Given request
Copy, without any alteration, the lines from the one that includes "return made" up to and including the one that includes "for node in".
*-*-*
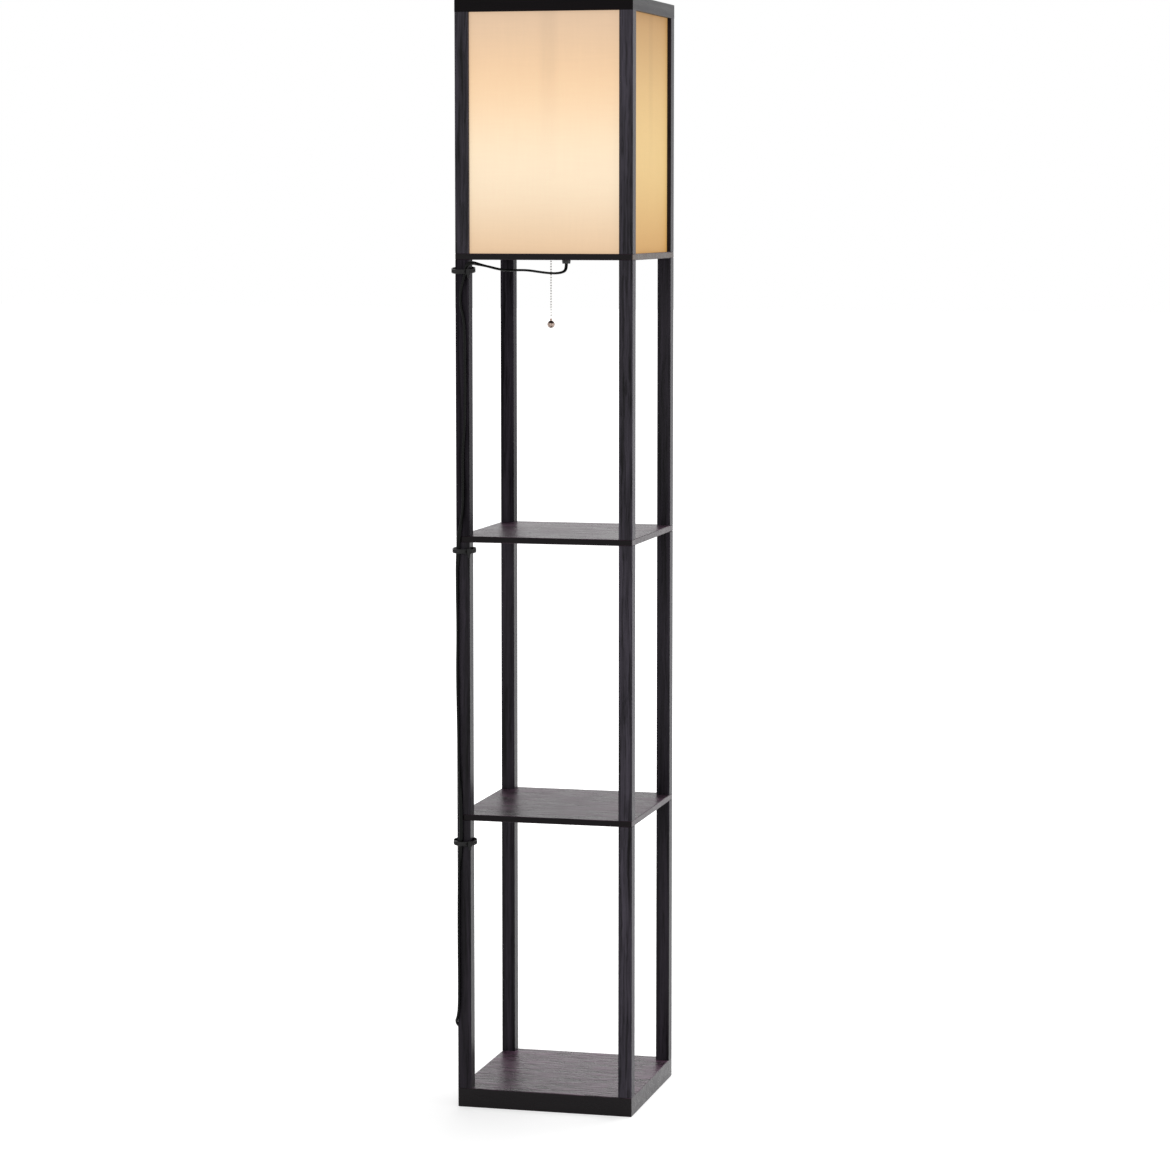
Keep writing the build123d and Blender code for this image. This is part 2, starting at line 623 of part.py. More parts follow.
def chain_upper():
    """From the ball that sits on the lever's fork down to the bead that the rest swings about."""
    arm_half = LEVER_THICKNESS / 2
    stop = PIN_Z + arm_half + STOP_GAP + STOP_RADIUS
    highest = PIN_Z - arm_half - UPPER_BEAD_GAP - BEAD_RADIUS
    count = math.floor((highest - SWING_Z) / BEAD_PITCH)
    body = rod(CHAIN_X, 0, SWING_Z + BEAD_RADIUS + LINK_GAP, stop, LINK_RADIUS)
    body += Pos(CHAIN_X, 0, stop) * Sphere(STOP_RADIUS)
    for bead in beads(SWING_Z + count * BEAD_PITCH, count):
        body += bead
    return body


def chain_lower():
    ferrule_top = BALL_Z + BALL_RADIUS + FERRULE_LENGTH
    count = math.floor((SWING_Z - ferrule_top - BEAD_RADIUS) / BEAD_PITCH) + 1
    body = rod(CHAIN_X, 0, ferrule_top, SWING_Z, LINK_RADIUS)
    for bead in beads(SWING_Z, count):
        body += bead
    return body


def pull_ball():
    ferrule_top = BALL_Z + BALL_RADIUS + FERRULE_LENGTH
    ball = Pos(CHAIN_X, 0, BALL_Z) * Sphere(BALL_RADIUS)
    return ball + rod(CHAIN_X, 0, BALL_Z, ferrule_top, FERRULE_RADIUS)


def chain_bushing():
    low = LAMP_BOARD - BUSHING_FLANGE
    high = LAMP_BOARD_TOP + BUSHING_RISE
    return turned([
        (BUSHING_BORE, low),
        (BUSHING_FLANGE_RADIUS, low),
        (BUSHING_FLANGE_RADIUS, LAMP_BOARD),
        (BUSHING_RADIUS, LAMP_BOARD),
        (BUSHING_RADIUS, high),
        (BUSHING_BORE, high),
    ], CHAIN_X, 0)


# ------------------------------------------------------------------ ties, lead and plug
def cable_tie(level, tilt):
    """A loose tie round the front-left post and the lead, with its head at the front right."""
    outer = TIE_INNER_RADIUS + TIE_THICKNESS
    band = Cylinder(outer, TIE_HEIGHT) - Cylinder(TIE_INNER_RADIUS, TIE_HEIGHT)
    out, round_post, up = TIE_HEAD
    head = Pos(outer + out / 2 - TIE_THICKNESS / 2, 0, 0) * Box(out, round_post, up)
    thick, wide, long = TIE_TAIL
    tail = Pos(outer + out - TIE_THICKNESS, 0, -long / 2) * Box(thick, wide, long)
    band += Rot(Z=TIE_HEAD_ANGLE) * (fillet(head.edges(), TIE_THICKNESS / 2) + tail)
    return Pos(-POST_LINE, -POST_LINE - TIE_OFFSET, level) * Rot(X=tilt) * band


def bent(points):
    """A line through the points, with each arc as large as its two runs allow."""
    points = [Vector(*p) for p in points]
    radii = []
    for a, b, c in zip(points, points[1:], points[2:]):
        turn = math.radians((b - a).get_angle(c - b))
        shorter = min((b - a).length, (c - b).length)
        radii.append(ARC_SHARE * shorter / math.tan(turn / 2))
    print("lead radii, mm:", [round(r, 1) for r in radii])
    return FilletPolyline(*points, radius=radii)


def tube(path):
    """The lead's tube along a path, with its volume set against its section times its length."""
    section = Plane(origin=path @ 0, z_dir=path % 0) * Circle(LEAD_RADIUS)
    lead = sweep(section, path=path)
    expected = math.pi * LEAD_RADIUS**2 * path.length
    print(f"tube: {path.length:.0f} mm long, volume {lead.volume:.0f}, section x length {expected:.0f}")
    return lead


def mains_lead():
    """From the gland to the coil."""
    return tube(bent(LEAD_ROUTE))


def half_turn(start, side, across, rise):
    """Two tangent arcs from start to the point across from it, bulging to one side in X."""
    radius = abs(across) / 2
    bulge = math.sqrt(radius**2 + rise**2 / 4)
    middle = start + Vector(side * bulge, across / 2, rise / 2)
    end = start + Vector(0, across, rise)
    first = TangentArc(start, middle, tangent=(side, 0, 0))
    return [first, TangentArc(middle, end, tangent=first % 1)]


def lead_coil():
    """The put-away length: half turns in, one that climbs, half turns out, and on to the plug."""
    here = Vector(*LEAD_ROUTE[-1]) + Vector(COIL_LEAD_IN, 0, 0)
    edges = [Line(Vector(*LEAD_ROUTE[-1]), here)]
    for k in range(COIL_HALF_TURNS):
        side = 1 - 2 * (k % 2)
        inward = COIL_CLIMB - abs(COIL_CLIMB - k)
        radius = COIL_OUTER - inward * COIL_STEP / 2
        rise = COIL_LAYER if k == COIL_CLIMB else 0.0
        edges += half_turn(here, side, 2 * radius * side, rise)
        here = edges[-1] @ 1
    path = Wire([*edges, *bent(COIL_TAIL).edges()])
    spots = [tuple(path @ (i / COIL_SAMPLES)) for i in range(COIL_SAMPLES + 1)]
    apart = math.ceil(3 * math.pi * LEAD_RADIUS * COIL_SAMPLES / path.length)
    pairs = ((a, b) for i, a in enumerate(spots) for b in spots[i + apart:])
    nearest = min(math.dist(a, b) for a, b in pairs)
    print(f"coil: least gap to itself {nearest - 2 * LEAD_RADIUS:.2f} mm")
    return tube(path)


def plug_places():
    """The neck's tip on the lead, and where the plug's rear and its pin face stand in X."""
    tip = Vector(*COIL_TAIL[-1])
    rear = tip.X + NECK_LENGTH
    return tip, rear, rear + PLUG_LENGTH


def plug_body():
    """Flat two-pin plug lying behind the base, its neck towards the lead."""
    end, rear, front = plug_places()
    full = front - PLUG_FULL_LENGTH
    wide = PLUG_WIDTH / 2
    narrow = PLUG_REAR_WIDTH / 2
    outline = Polyline(
        (front, -wide), (full, -wide), (rear, -narrow), (rear, narrow), (full, wide), (front, wide),
        close=True,
    )
    body = Pos(0, end.Y, end.Z - PLUG_THICKNESS / 2) * extrude(make_face(outline), PLUG_THICKNESS)
    body = fillet(body.edges().filter_by(Axis.Z), PLUG_EDGE)
    body = chamfer(body.faces().sort_by(Axis.Z)[-1].edges(), PLUG_BEVEL)
    profile = [(0, 0), (NECK_TIP_RADIUS, 0)]
    pitch = NECK_LENGTH / (NECK_RIBS + 1)
    for k in range(1, NECK_RIBS + 1):
        along = k * pitch
        radius = NECK_TIP_RADIUS + (NECK_RADIUS - NECK_TIP_RADIUS) * along / NECK_LENGTH
        low, high = along - NECK_RIB_WIDTH / 2, along + NECK_RIB_WIDTH / 2
        shrunk = radius - NECK_RIB_DEPTH
        profile += [(radius, low), (shrunk, low), (shrunk, high), (radius, high)]
    profile += [(NECK_RADIUS, NECK_LENGTH), (0, NECK_LENGTH)]
    body += Pos(end.X, end.Y, end.Z) * Rot(Y=90) * turned(profile)
    for pin in plug_pins():
        body -= pin
    return body


def plug_pins():
    end, rear, front = plug_places()
    length = PLUG_PIN_LENGTH + PLUG_PIN_ROOT
    pin = chamfer(Cylinder(PLUG_PIN_RADIUS, length).edges().sort_by(Axis.Z)[-1], PLUG_PIN_RADIUS / 2)
    middle = front - PLUG_PIN_ROOT + length / 2
    half = PLUG_PIN_SPACING / 2
    return [Pos(middle, end.Y + y, end.Z) * Rot(Y=90) * pin for y in (-half, half)]


# ------------------------------------------------------------------ every node
def nodes():
    made = {
        "base_board": base_board(),
        "shelf_lower": shelf(LOWER_SHELF, LOWER_SHELF_TOP),
        "shelf_upper": shelf(UPPER_SHELF, UPPER_SHELF_TOP),
        "lamp_board": lamp_board(),
    }
    for tier, (z0, z1) in TIERS.items():
        for corner, (sx, sy) in CORNERS.items():
            made[f"post_{tier}_{corner}"] = post(sx * POST_LINE, sy * POST_LINE, z0, z1)
    for corner, (sx, sy) in CORNERS.items():
        made[f"shade_post_{corner}"] = shade_post(sx, sy)
    for name, turn in QUARTER_TURNS.items():
        made[f"top_rail_{name}"] = top_rail(turn)
        made[f"shade_panel_{name}"] = shade_panel(turn)

    made["base_bolts"] = at_corners(base_bolt)
    boards = [(LOWER_SHELF, LOWER_SHELF_TOP), (UPPER_SHELF, UPPER_SHELF_TOP), (LAMP_BOARD, LAMP_BOARD_TOP)]
    made["joint_studs"] = [s for z in boards for s in at_corners(lambda x, y: joint_stud(x, y, *z))]
    made["post_inserts"] = [i for z in insert_levels() for i in at_corners(lambda x, y: insert(x, y, z))]
    low, high = SHADE_TOP - DOWEL_ENTRY, SHADE_TOP + DOWEL_ENTRY
    made["top_dowels"] = at_corners(lambda x, y: rod(x, y, low, high, DOWEL_RADIUS))

    for make in (
        cord_gland, threaded_nipple, nipple_washer, inner_wires, holder_cap, holder_shell,
        switch_body, lever_pin, switch_rotor, switch_lever, lever_spring, screw_shell,
        centre_contact, bulb_contact, bulb_cap, bulb_housing, bulb_globe, chain_bushing,
        chain_upper, chain_lower, pull_ball, mains_lead, lead_coil, plug_body, plug_pins,
    ):
        made[make.__name__] = make()
    tie_boards = {"top": LAMP_BOARD, "middle": UPPER_SHELF, "bottom": LOWER_SHELF}
    for name, (drop, tilt) in TIE_DROPS.items():
        made[f"cable_tie_{name}"] = cable_tie(tie_boards[name] - drop, tilt)
    return made


os.makedirs("parts", exist_ok=True)
for name, shape in nodes().items():
    solids = shape if isinstance(shape, list) else shape.solids()
    whole = solids[0] if len(solids) == 1 else Compound(children=list(solids))
    export_step(whole, f"parts/{name}.step")
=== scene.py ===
import math
from collections import namedtuple

import bmesh
import bpy
from mathutils import Matrix, Vector


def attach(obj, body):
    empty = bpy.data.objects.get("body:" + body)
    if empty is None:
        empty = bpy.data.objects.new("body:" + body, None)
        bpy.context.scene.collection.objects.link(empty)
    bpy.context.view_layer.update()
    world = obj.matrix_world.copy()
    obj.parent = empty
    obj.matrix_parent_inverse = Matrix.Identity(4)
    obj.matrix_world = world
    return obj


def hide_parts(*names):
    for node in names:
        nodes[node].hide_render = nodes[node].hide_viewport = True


# Shelf floor lamp: black-stained wood, a box shade of glowing cream panels, and a flat twin lead.
# Metres, in the frame of the CAD model: origin under the base, +Z up, the front faces -Y.

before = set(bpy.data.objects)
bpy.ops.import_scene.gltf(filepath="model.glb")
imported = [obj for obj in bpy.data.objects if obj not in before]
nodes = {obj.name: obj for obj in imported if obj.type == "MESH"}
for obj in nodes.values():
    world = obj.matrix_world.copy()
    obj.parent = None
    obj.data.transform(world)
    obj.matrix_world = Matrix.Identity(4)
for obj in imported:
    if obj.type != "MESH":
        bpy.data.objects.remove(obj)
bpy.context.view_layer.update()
STAND = "stand"
MM = 0.001
WHITE = (1, 1, 1, 1)

# ------------------------------------------------------------------ camera
CAMERA_PLACE = (1.3176, -5.0857, 1.3060)
CAMERA_YAW = 14.23          # degrees, towards -X from straight ahead
CAMERA_PITCH = 5.983        # degrees below the horizon
CAMERA_LENS = 111.03        # mm
CAMERA_SENSOR = 36.0        # mm


def make_camera():
    data = bpy.data.cameras.new("camera")
    data.lens = CAMERA_LENS
    data.sensor_width = CAMERA_SENSOR
    camera = bpy.data.objects.new("camera", data)
    camera.location = CAMERA_PLACE
    camera.rotation_euler = (math.radians(90 - CAMERA_PITCH), 0, math.radians(CAMERA_YAW))
    bpy.context.scene.collection.objects.link(camera)
    bpy.context.scene.camera = camera


# ------------------------------------------------------------------ node trees
class Graph:
    """A node tree, with short calls to add and link its nodes."""

    def __init__(self, tree):
        self.nodes = tree.nodes
        self.links = tree.links

    def add(self, kind, inputs=None, **settings):
        node = self.nodes.new(kind)
        for key, value in settings.items():
            setattr(node, key, value)
        for key, value in (inputs or {}).items():
            self.put(node.inputs[key], value)
        return node

    def put(self, socket, value):
        if isinstance(value, bpy.types.NodeSocket):
            self.links.new(value, socket)
        else:
            socket.default_value = value

    def math(self, operation, a, b=0.0, c=0.0):
        node = self.add("ShaderNodeMath", operation=operation)
        for socket, value in zip(node.inputs, (a, b, c)):
            self.put(socket, value)
        return node.outputs[0]

    def remap(self, value, low, high, to_low=0.0, to_high=1.0):
        inputs = {
            "Value": value, "From Min": low, "From Max": high, "To Min": to_low, "To Max": to_high,
        }
        return self.add("ShaderNodeMapRange", inputs, clamp=True).outputs["Result"]


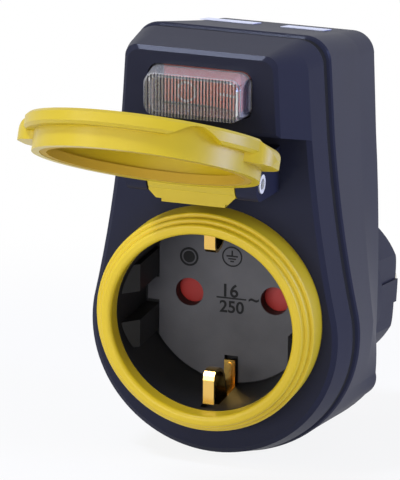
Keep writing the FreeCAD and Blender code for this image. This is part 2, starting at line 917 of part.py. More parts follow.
def contact_carrier():
    """Insulating block behind the well, bored for the contacts and slotted for the earth lead."""
    y0 = carrier_depth
    y1 = y0 + carrier_length
    half_z = carrier_height / 2
    block = box(-carrier_half, carrier_half, y0, y1, -half_z, half_z)
    flange = rod(cover_r - 0.4, y0, y0 + 1.6)
    block = fuse([block, flange])
    outer = pin_r + contact_wall + fit
    for side in (-1, 1):
        block = block.cut(rod(outer, y0 - 1, y1 + 1, side * half_pitch))
    slot = clip_w / 2 + slot_clearance
    return on_face(block.cut(box(-slot, slot, y0 - 1, y1 + 1, -half_z - 1, half_z + 1)))


def neutral_bar():
    """Brass strip from the neutral contact's plate to the neutral pin's tail."""
    start = face_point(0, carrier_depth + contact_seat + contact_length + contact_wall + seat, 0)
    tail = -pin_tail - seat - earth_strip_t
    path = [(start.y, start.z + bar_top), (start.y + bar_bend / 2, start.z - bar_bend),
            (back_y - bar_bend, start.z - bar_drop), (tail - bar_run, pin_tail_r), (tail, pin_tail_r),
            (tail, -pin_tail_r)]
    return strip(path, earth_strip_t, bar_w, half_pitch)


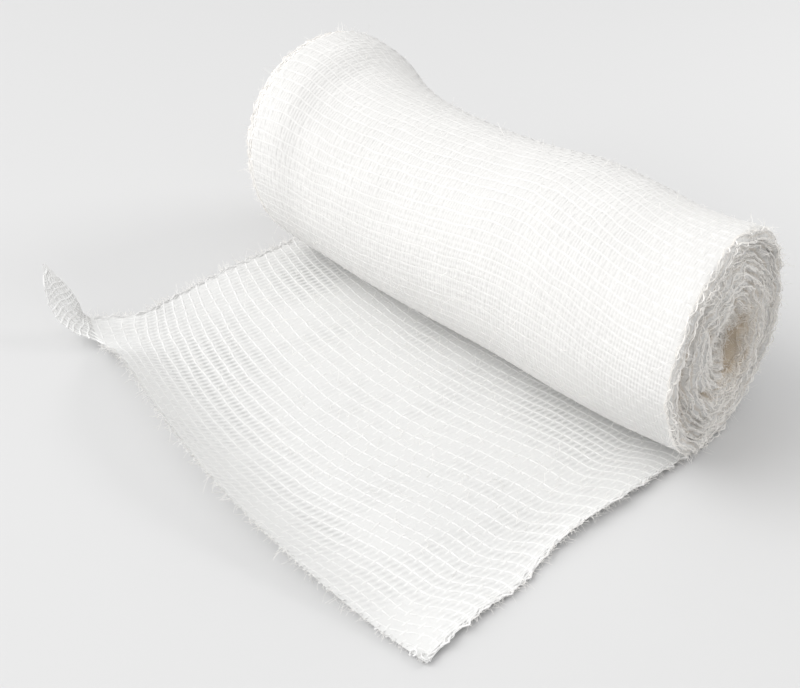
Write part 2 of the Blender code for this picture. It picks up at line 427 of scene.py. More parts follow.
*-*-*
Solution for this exercise
    return made


os.makedirs("parts", exist_ok=True)
for name, shape in nodes().items():
    solids = shape if isinstance(shape, list) else shape.solids()
    whole = solids[0] if len(solids) == 1 else Compound(children=list(solids))
    export_step(whole, f"parts/{name}.step")
=== scene.py ===
import math
from collections import namedtuple

import bmesh
import bpy
from mathutils import Matrix, Vector


def attach(obj, body):
    empty = bpy.data.objects.get("body:" + body)
    if empty is None:
        empty = bpy.data.objects.new("body:" + body, None)
        bpy.context.scene.collection.objects.link(empty)
    bpy.context.view_layer.update()
    world = obj.matrix_world.copy()
    obj.parent = empty
    obj.matrix_parent_inverse = Matrix.Identity(4)
    obj.matrix_world = world
    return obj


def hide_parts(*names):
    for node in names:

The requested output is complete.